Types of Tea

The Six Families of Tea: A Complete Beginner's Guide

White, green, yellow, oolong, black, dark — every tea in the world belongs to one of six families. Here's how to recognise them all.

Sameera

January 20, 2026 · 12 min read

The Six Families of Tea: A Complete Beginner's Guide

All real tea comes from a single plant, *Camellia sinensis*. The six recognised families of tea are not different plants — they are different ways of treating the same leaf after picking. Once you understand the families, every tea on every menu starts to make sense.

**White tea** is the least processed. The young, downy buds are simply withered in shade and gently dried. There's no rolling, no firing, almost no oxidation. Expect a pale liquor, a soft sweetness, and notes of melon, peach, or hay. Silver Needle and White Peony are the classics.

**Green tea** is leaf that has been heated quickly after picking — pan-fired in China, steamed in Japan — to halt oxidation. The character is fresh, vegetal, often grassy or marine. Japanese sencha tastes of seaweed and steamed spinach; Chinese Longjing of toasted chestnut.

**Yellow tea** is the rarest of the six. After an initial heating step, the leaves are wrapped in paper or cloth and left to undergo a gentle yellowing process called *men huang*. The result tastes like a mellower, sweeter green — fewer rough edges, more buttered corn. Junshan Yinzhen is the benchmark.

**Oolong** is partially oxidised, anywhere from 10% to 80%, and the variation within the family is enormous. Lightly oxidised, rolled-ball oolongs from Taiwan taste of orchid and cream. Heavily oxidised, roasted oolongs from China's Wuyi mountains taste of stone fruit and woodsmoke.
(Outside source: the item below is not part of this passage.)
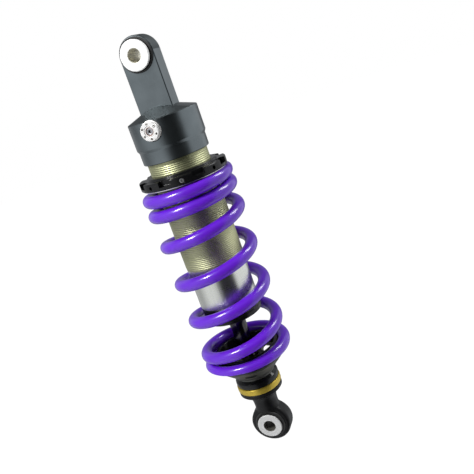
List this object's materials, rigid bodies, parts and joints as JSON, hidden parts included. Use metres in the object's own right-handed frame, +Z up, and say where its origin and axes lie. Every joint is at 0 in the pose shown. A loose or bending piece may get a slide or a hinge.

**Black tea** (called *red tea* in China) is fully oxidised. Indian Assam is malty and brisk; Sri Lankan Ceylon is bright and citric; Chinese Keemun is subtle, with notes of cocoa and pine. This is the family that built the British tea trade.

**Dark tea** is post-fermented — aged, often for years, with the help of microorganisms. Pu-erh from Yunnan is the most famous example. Dark teas are the only category that genuinely improves with age.

Memorise the families. Once you know them, every new tea has a starting point.